Cone was born to a prominent family in Lodge, South Carolina where her father served as Mayor. She earned her B.A. from Coker College and an M.A. in mathematics from Duke University. Cone was one of many mathematicians and scientists chosen to assist with the Manhattan Project during WWII.

Cone was a teacher at Central High School in Charlotte (now Garinger High School), when the University of North Carolina system opened an extension center in 1946. At the urging of principal Elmer Garinger, Cone became the center's first director. When the state began closing the extension centers in 1949, Cone was instrumental in convincing the state to keep the Charlotte Center open, clearing the way for the Charlotte City Schools to take it over and rename it Charlotte College, a two-year junior college with Cone as president. In 1957, she chose the school's current site in northeastern Mecklenburg County and helped draw up the original campus master plan.
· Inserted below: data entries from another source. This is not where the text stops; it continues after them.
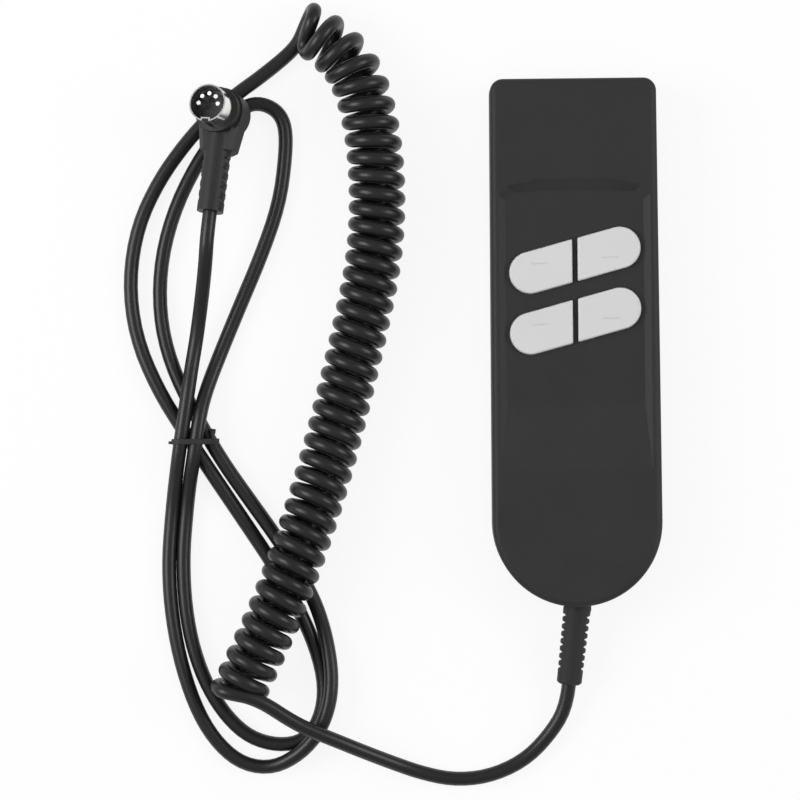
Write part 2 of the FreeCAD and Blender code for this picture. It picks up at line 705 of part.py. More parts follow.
def pan_screw(place, head, head_height, shank, length, point_up):
    """Plain screw with a cross-recessed flat head; the shank points up or down from under the head."""
    way = 1 if point_up else -1
    head_solid = Part.makeCylinder(head / 2, head_height, place, Vector(0, 0, -way))
    shank_solid = Part.makeCylinder(shank / 2, length, place, Vector(0, 0, way))
    screw = head_solid.fuse(shank_solid).removeSplitter()
    drive_length = head * size("drive_length_share")
    drive_width = head * size("drive_width_share")
    drive_depth = head_height * size("drive_depth_share")
    face = place.z - way * head_height
    bottom = face if point_up else face - drive_depth
    for across, along in ((drive_length, drive_width), (drive_width, drive_length)):
        corner = Vector(place.x - across / 2, place.y - along / 2, bottom)
        screw = screw.cut(Part.makeBox(across, along, drive_depth, corner))
    return screw


board_screws = []
for across, up in board_points():
    seat = Vector(worth(across), worth(up), worth(BOARD_FACE))
    board_screws.append(pan_screw(seat, size("board_head_diameter"), size("board_head_height"),
                                  size("board_screw_diameter"), size("board_screw_length"), False))
feature_of("board_screws", Part.makeCompound(board_screws))
case_screws = []
for across, up in screw_points():
    seat = Vector(worth(across), worth(up), size("screw_recess") + size("screw_head_height"))
    case_screws.append(pan_screw(seat, size("screw_head_diameter"), size("screw_head_height"),
                                 size("screw_diameter"), size("screw_length"), True))
feature_of("case_screws", Part.makeCompound(case_screws))

connector = doc.addObject("Part::Box", "board_connector")
connector.setExpression("Length", "Sizes.connector_width")
connector.setExpression("Width", "Sizes.connector_depth")
connector.setExpression("Height", "Sizes.connector_height")
connector.setExpression("Placement.Base.x", "-Sizes.connector_width / 2")
connector.setExpression("Placement.Base.y", "-Sizes.board_foot")
connector.setExpression("Placement.Base.z", BOARD_FACE)
named(connector, "board_connector")


def rounded_path(points):
    """Straight runs joined by tangent arcs; each arc is as large as its two runs allow."""
    corner_share = 0.45
    vectors = [Vector(*point) for point in points]
    edges = []
    radii = []
    start = vectors[0]
    for before, corner, after in zip(vectors, vectors[1:], vectors[2:]):
        way_in = (corner - before).normalize()
        way_out = (after - corner).normalize()
        turn = way_in.getAngle(way_out)
        reach = corner_share * min(corner.distanceToPoint(before), corner.distanceToPoint(after))
        radius = reach / math.tan(turn / 2)
        entry = corner - way_in * reach
        leave = corner + way_out * reach
        middle = corner + (way_out - way_in).normalize() * (radius / math.cos(turn / 2) - radius)
        edges.append(Part.LineSegment(start, entry).toShape())
        edges.append(Part.Arc(entry, middle, leave).toShape())
        radii.append(radius)
        start = leave
    edges.append(Part.LineSegment(start, vectors[-1]).toShape())
    return Part.Wire(edges), radii


def cord_tube(label, points, diameter):
    """Round tube along a route; prints its tightest bends and checks its volume."""
    wire, radii = rounded_path(points)
    way = Vector(*points[1]) - Vector(*points[0])
    ring = Part.Wire(Part.makeCircle(diameter / 2, Vector(*points[0]), way))
    tube = wire.makePipeShell([ring], True, False)
    expected = math.pi * diameter ** 2 / 4 * wire.Length
    print(f"{label}: length {wire.Length:.0f}, bend radii " + ", ".join(f"{r:.0f}" for r in radii))
    if abs(tube.Volume / expected - 1) > 0.01:
        raise RuntimeError(f"{label} has volume {tube.Volume:.0f}, expected {expected:.0f}")
    return tube


# Cord inside the case: the end of its sheath, and five cores that fan out to the connector.
# A core's place counts anticlockwise round the sheath from the top, so that no two cross.
inner_face = worth(FLANGE_END) - size("case_length") / 2
sheath_end = inner_face + size("sheath_inside")
axis_height = size("parting_height")
stub = Part.makeCylinder(size("cord_diameter") / 2, size("sheath_inside"),
                         Vector(0, inner_face, axis_height), Vector(0, 1, 0))
feature_of("cord_stub", stub)
connector_face = -size("board_foot")
connector_middle = worth(BOARD_FACE) + size("connector_height") / 2
CORE_STRAIGHT = 0.2
CORE_PLACES = (1, 2, 0, 3, 4)
cores = []
for number, place in enumerate(CORE_PLACES):
    angle = math.radians(90 + place * 360 / len(CORE_PLACES))
    ring_x = size("core_ring") * math.cos(angle)
    ring_z = axis_height + size("core_ring") * math.sin(angle)
    start_x = (number - (len(CORE_PLACES) - 1) / 2) * size("core_pitch")
    span = connector_face - sheath_end
    core_route = [
        (start_x, connector_face, connector_middle),
        (start_x, connector_face - CORE_STRAIGHT * span, connector_middle),
        (ring_x, sheath_end + CORE_STRAIGHT * span, ring_z),
        (ring_x, sheath_end, ring_z),
    ]
    cores.append(cord_tube(f"core {number + 1}", core_route, size("core_diameter")))
feature_of("core_wires", Part.makeCompound(cores))


def side_notches(body, name, turn, spine, first, notch, flare, pitch, count, reach):
    """Rows of flared notches down both sides of a round neck, with a smooth spine between them."""
    sketch = new_sketch(body, name, turn=turn)
    last = f"{first} + {notch}"
    draw_outline(sketch, [
        (first, f"{spine} / 2"),
        (last, f"{spine} / 2"),
        (f"{last} + {flare}", reach),
        (f"{first} - {flare}", reach),
    ])
    draw_outline(sketch, [
        (first, f"-{spine} / 2"),
        (f"{first} - {flare}", f"-({reach})"),
        (f"{last} + {flare}", f"-({reach})"),
        (last, f"-{spine} / 2"),
    ])
    repeat_along(body, pocket(body, sketch, both_ways=True), sketch, pitch, count)


# Strain relief: a groove in the case wall holds it, the notched tail leans and droops
relief = new_body("strain_relief")
relief.setExpression("Placement.Base.y", "-Sizes.case_length / 2")
relief.setExpression("Placement.Base.z", "Sizes.parting_height")
collar = new_sketch(relief, "relief_collar_section", "YZ_Plane")
root = "Sizes.relief_root_diameter / 2"
neck = "Sizes.relief_neck_diameter / 2"
draw_outline(collar, [
    ("-Sizes.relief_collar", "0"),
    (FLANGE_END, "0"),
    (FLANGE_END, FLANGE_RADIUS),
    (FLANGE_START, FLANGE_RADIUS),
    (FLANGE_START, neck),
    ("-Sizes.relief_clearance", neck),
    ("-Sizes.relief_clearance", root),
    ("-Sizes.relief_collar", root),
])
revolve(relief, collar)
tail_turn = Rotation(-(90 + size("relief_lean")), size("relief_droop"), 0)
tail = new_sketch(relief, "relief_tail_section", turn=tail_turn)
tail_end = "Sizes.relief_end_diameter / 2"
draw_outline(tail, [
    ("Sizes.relief_collar / 2", "0"),
    ("Sizes.relief_length", "0"),
    ("Sizes.relief_length", f"{tail_end} - Sizes.relief_lip_chamfer"),
    ("Sizes.relief_length - Sizes.relief_lip_chamfer", tail_end),
    ("Sizes.relief_length - Sizes.relief_lip", tail_end),
    ("Sizes.relief_collar / 2 + Sizes.relief_clearance", root),
    ("Sizes.relief_collar / 2", root),
])
revolve(relief, tail)
side_notches(relief, "relief_notches", tail_turn, "Sizes.relief_spine", "Sizes.relief_first_notch",
             "Sizes.relief_notch", "Sizes.relief_notch_flare", "Sizes.relief_notch_pitch",
             "Sizes.relief_notch_count", "Sizes.relief_root_diameter / 2")

def draw_cut_rectangle(sketch, half_width, below, above, cut):
    """Rectangle across a neck with its four corners cut off."""
    shoulder_line = f"{half_width} - {cut}"
    draw_outline(sketch, [
        (f"-({shoulder_line})", f"-({below})"),
        (shoulder_line, f"-({below})"),
        (half_width, f"{cut} - ({below})"),
        (half_width, f"{above} - {cut}"),
        (shoulder_line, above),
        (f"-({shoulder_line})", above),
        (f"-({half_width})", f"{above} - {cut}"),
        (f"-({half_width})", f"{cut} - ({below})"),
    ])


# Plug: moulded right-angle body, keyed metal shell, insert and five pins
plug_place = Placement(
    Vector(size("plug_x"), size("plug_y"), size("plug_z")),
    Rotation(size("plug_heading"), -size("plug_pitch"), size("plug_roll")))
plug = new_body("plug_body")
head = new_sketch(plug, "head_section", "XZ_Plane")
draw_outline(head, [
    ("0", "-Sizes.head_back"),
    ("Sizes.head_radius - Sizes.head_edge_radius", "-Sizes.head_back"),
    ("Sizes.head_radius", "Sizes.head_edge_radius - Sizes.head_back"),
    ("Sizes.head_radius", "Sizes.head_front - Sizes.head_collar_height"),
    ("Sizes.head_collar_radius", "Sizes.head_front - Sizes.head_collar_height"),
    ("Sizes.head_collar_radius", "Sizes.head_front"),
    ("0", "Sizes.head_front"),
], {1: ("x", "Sizes.head_radius - Sizes.head_edge_radius")})
revolve(plug, head, "V_Axis")
shoulder_stations = [
    ("Sizes.shoulder_start", "Sizes.shoulder_root_half", "0"),
    ("Sizes.shoulder_length", "Sizes.shoulder_end_half", "0"),
    ("Sizes.shoulder_length + Sizes.shoulder_tip", "Sizes.shoulder_end_half", "Sizes.shoulder_tip"),
]
shoulder_sections = []
for number, (along, half_width, inset) in enumerate(shoulder_stations, start=1):
    section = new_sketch(plug, f"shoulder_section_{number}", "YZ_Plane", lift=along)
    draw_cut_rectangle(section, f"{half_width} - {inset}", f"Sizes.shoulder_back - {inset}",
                       f"Sizes.shoulder_front - {inset}", "Sizes.shoulder_cut")
    shoulder_sections.append(section)
shoulder = plug.newObject("PartDesign::AdditiveLoft", "shoulder")
shoulder.Profile = shoulder_sections[0]
shoulder.Sections = shoulder_sections[1:]
shoulder.Ruled = True
doc.recompute()
arm = new_sketch(plug, "neck_section", "XZ_Plane")
draw_outline(arm, [
    ("0", "0"),
    ("Sizes.neck_length", "0"),
    ("Sizes.neck_length", "Sizes.neck_end_radius"),
    ("0", "Sizes.neck_radius"),
])
revolve(plug, arm)
side_notches(plug, "neck_notches", None, "Sizes.neck_spine", "Sizes.neck_first_notch",
             "Sizes.neck_notch", "Sizes.neck_notch_flare", "Sizes.neck_notch_pitch",
             "Sizes.neck_notch_count", "Sizes.neck_radius")
plug.Placement = plug_place


def keyed_disc(radius, half_key, key_floor, bottom, height):
    """Disc with a straight keyway cut towards the neck."""
    disc = Part.makeCylinder(radius, height, Vector(0, 0, bottom))
    slot = Part.makeBox(radius, 2 * half_key, height, Vector(key_floor, -half_key, bottom))
    return disc.cut(slot)


skin = size("shell_thickness")
gap = size("insert_clearance")
key_floor = size("shell_radius") - size("keyway_depth")
half_key = size("keyway_width") / 2
head_front = size("head_front")
inner_radius = size("shell_radius") - skin
outer_form = keyed_disc(size("shell_radius"), half_key, key_floor, head_front, size("shell_height"))
inner_form = keyed_disc(inner_radius, half_key + skin, key_floor - skin, head_front,
                        size("shell_height"))
feature_of("plug_shell", outer_form.cut(inner_form), plug_place)
insert = keyed_disc(inner_radius - gap, half_key + skin + gap, key_floor - skin - gap, head_front,
                    size("insert_height"))
pins = []
PIN_COUNT = 5
pin_length = size("shell_height") - size("pin_below_rim")
for step in range(PIN_COUNT):
    angle = math.radians(90 + 180 / (PIN_COUNT - 1) * step)
    foot = Vector(size("pin_circle") * math.cos(angle), size("pin_circle") * math.sin(angle),
                  head_front)
    pins.append(Part.makeCylinder(size("pin_diameter") / 2, pin_length, foot))
    hole = Part.makeCylinder(size("pin_diameter") / 2 + size("pin_clearance"),
                             size("insert_height"), foot)
    insert = insert.cut(hole)
feature_of("plug_insert", insert, plug_place)
feature_of("plug_pins", Part.makeCompound(pins), plug_place)

# Free cord: plain lead, curly stretch as one solid of its outer shape, plain loops
feature_of("cord_lead", cord_tube("lead", LEAD_ROUTE, size("cord_diameter")))
feature_of("cord_coil", cord_tube("coil", COIL_ROUTE, size("coil_diameter")))
feature_of("cord_loops", cord_tube("loops", LOOP_ROUTE, size("cord_diameter")))

# Twist tie: a flat band drawn round the four strands, with a short twisted tail
strands = [Vector(x, size("tie_place"), z) for x, z in TIE_STRANDS]
belt = Part.Wire(Part.makePolygon(strands + strands[:1]).Edges)
inside = size("cord_diameter") / 2 + size("tie_slack")
inner_loop = belt.makeOffset2D(inside)
outer_loop = belt.makeOffset2D(inside + size("tie_thickness"))
band_face = Part.Face(outer_loop).cut(Part.Face(inner_loop))
band = band_face.extrude(Vector(0, size("tie_width"), 0))
tail_start = Vector(band.BoundBox.XMax - size("tie_thickness") / 2,
                    size("tie_place") + size("tie_width") / 2, TIE_STRANDS[1][1])
tail_angle = math.radians(size("tie_tail_angle"))
twist = Part.makeCylinder(size("tie_width") / 2, size("tie_tail"), tail_start,
                          Vector(math.cos(tail_angle), math.sin(tail_angle), 0))
feature_of("twist_tie", band.fuse(twist).removeSplitter())

doc.recompute()
for thing in doc.Objects:
    if "Invalid" in thing.State or "Error" in thing.State:
        raise RuntimeError(f"{thing.Label} failed: {thing.State}")
for subpart in subparts:
    if subpart.Shape.isNull() or not subpart.Shape.isValid() or not subpart.Shape.Solids:
        raise RuntimeError(f"{subpart.Label} has no valid shape")
for subpart in subparts:
    subpart.Shape.exportStep(f"parts/{subpart.Label}.step")
print(len(subparts), "sub-parts written")
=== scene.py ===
"""Looks of a wired handset: dark two-part case, four light keys, curly cord, tied loops, round plug.

Everything is in metres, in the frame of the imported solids: +X to the handset's right, +Y to its top
end, +Z out of its key face.
"""

import logging
import math
from collections.abc import Callable
from dataclasses import dataclass, field
from enum import Enum

import bmesh
import bpy
from mathutils import Euler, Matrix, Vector


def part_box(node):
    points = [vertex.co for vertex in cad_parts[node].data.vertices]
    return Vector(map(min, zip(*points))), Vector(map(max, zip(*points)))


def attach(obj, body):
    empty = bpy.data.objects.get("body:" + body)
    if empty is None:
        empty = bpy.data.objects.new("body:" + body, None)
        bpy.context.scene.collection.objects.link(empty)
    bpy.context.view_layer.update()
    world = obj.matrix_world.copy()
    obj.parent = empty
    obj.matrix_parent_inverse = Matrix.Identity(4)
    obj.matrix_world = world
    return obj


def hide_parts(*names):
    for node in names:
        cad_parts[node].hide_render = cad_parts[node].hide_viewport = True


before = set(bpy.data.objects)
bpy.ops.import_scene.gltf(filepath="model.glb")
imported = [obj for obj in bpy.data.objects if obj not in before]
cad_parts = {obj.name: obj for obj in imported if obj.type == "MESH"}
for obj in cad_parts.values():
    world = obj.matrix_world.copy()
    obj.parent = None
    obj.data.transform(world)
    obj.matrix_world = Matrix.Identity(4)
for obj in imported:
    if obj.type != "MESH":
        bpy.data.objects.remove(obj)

log = logging.getLogger("handset")

Point = tuple[float, float, float]
Colour = tuple[float, float, float]

WHITE: Colour = (1.0, 1.0, 1.0)


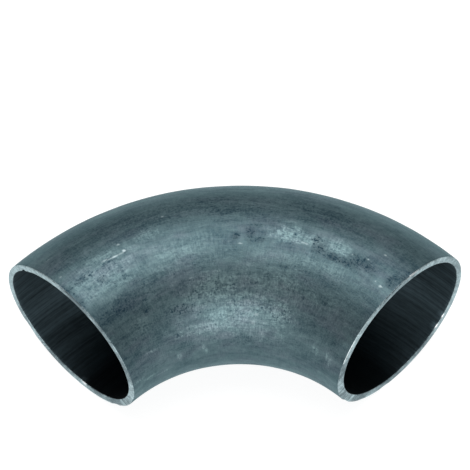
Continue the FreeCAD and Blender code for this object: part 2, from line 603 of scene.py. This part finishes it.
# %% List the marks on the skin
# degrees round the tube, mm along it, width and length in mm, strength, raggedness and
# fleck size in mm
RUBBED = [
    (146, 2, 46, 112, 0.52, 2.2, 5.0),
    (150, 14, 18, 26, 0.30, 2.0, 2.0),
    (142, 32, 20, 28, 0.85, 2.0, 2.0),
    (154, -22, 12, 50, 0.72, 2.0, 3.0),
    (134, -26, 16, 36, 0.55, 2.2, 3.0),
    (126, 24, 22, 104, 0.50, 2.0, 5.0),
    (134, 12, 14, 38, 0.78, 2.0, 2.5),
    (128, -12, 21, 46, 0.85, 2.0, 2.5),
    (138, -66, 16, 24, 0.40, 1.8, 3.0),
    (91, 28, 15, 28, 0.85, 1.8, 2.5),
    (90, 52, 11, 20, 0.62, 1.8, 2.5),
    (91, 40, 10, 16, 0.60, 1.8, 2.5),
    (97, -68, 34, 56, 0.52, 1.6, 5.0),
    (84, -40, 13, 22, 0.45, 1.8, 3.0),
    (104, -30, 28, 84, 0.34, 1.4, 7.0),
    (107, 40, 15, 90, 0.34, 1.4, 6.0),
    (172, -45, 8, 6, 0.75, 1.2, 1.5),
    (170, -25, 7, 3.5, 0.70, 1.2, 1.5),
    (174, -23, 7, 3.5, 0.70, 1.2, 1.5),
    (158, 63, 9, 3.5, 0.60, 1.2, 1.5),
    (160, 66, 8, 4, 0.70, 1.2, 1.5),
    (159, 75, 10, 4, 0.70, 1.4, 1.8),
    (163, 78, 9, 5, 0.65, 1.4, 1.8),
    (156, -41, 2.6, 16, 0.75, 1.2, 1.5),
    (157, -66, 2.6, 16, 0.60, 1.2, 1.5),
    (124, -25, 3, 24, 0.30, 1.2, 2.0),
    (174, -84, 3.2, 20, 0.55, 1.0, 2.0),
    (178, -72, 3.2, 22, 0.55, 1.0, 2.0),
    (181, -59, 3.2, 18, 0.50, 1.0, 2.0),
    (62, -83, 5, 5, 0.45, 1.2, 1.5),
    (8, -38, 22, 46, 0.55, 1.8, 4.0),
    (352, 30, 16, 60, 0.50, 1.8, 3.5),
    (28, 62, 14, 24, 0.60, 1.8, 2.5),
    (330, -66, 14, 30, 0.55, 1.8, 3.0),
    (14, 8, 3, 26, 0.60, 1.2, 1.5),
    (346, -12, 2.6, 18, 0.60, 1.2, 1.5),
    (270, 0, 16, 130, 0.60, 1.8, 4.0),
    (205, 30, 14, 40, 0.45, 1.8, 3.5),
]
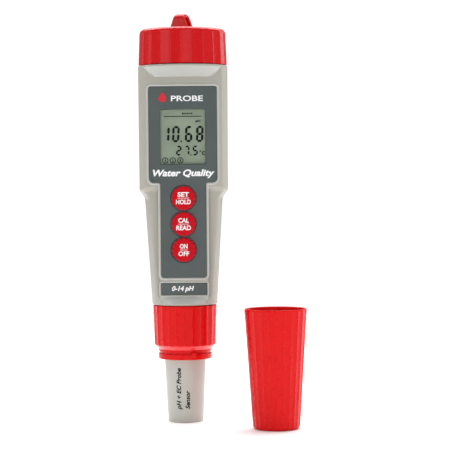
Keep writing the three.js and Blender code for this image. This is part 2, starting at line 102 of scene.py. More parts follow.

She believed that Charlotte College would grow into a university within 10 years, and believed the site was best suited to serve Charlotte and the surrounding area. Under her watch, Charlotte College became a state-supported community college in 1958, and a four-year college in 1963. In 1965, four years after Charlotte College moved to its current location, it was upgraded to university status as part of the UNC system. Cone stated that March 2, 1965–the day that the North Carolina General Assembly voted to make Charlotte College the fourth member of the UNC system–was "the happiest day of my life."

Charlotte College officially became part of the UNC system on July 1, 1965. Cone served as acting Chancellor of the newly minted university until 1966, when Dean Colvard arrived to take over as full-time chancellor. Even though she had led the college since 1946, university system officials wanted a leader with experience running a four-year, public university. Cone and the university were profiled in the July 16, 1965 issue of Time magazine. In the article, she stated, "we are not here to elevate ourselves but the institution," when asked about the chancellor position. She served in various official positions until her retirement in 1973, at which time the main campus's student union was renamed the Cone University Center. Post retirement, Cone served as vice-chancellor emeritus and dean of religious studies.

Cone continued to work on behalf of the school in unofficial capacities until her death in March 2003. She is interred in the Van Landingham Gardens on the east side of the main campus, and a non-denominational meditation center is planned near the site. She is posthumously known as the founder of the school, a title she rejected during her lifetime because she felt many people had a hand in creating and building the university. During her lifetime, she received 10 honorary degrees and was inducted posthumously into the Order of the Long Leaf Pine in recognition to her contributions to North Carolina history. In 2004, the stretch of U.S. Highway 29 near the main campus was officially renamed the "Dr. Bonnie Cone Memorial Highway."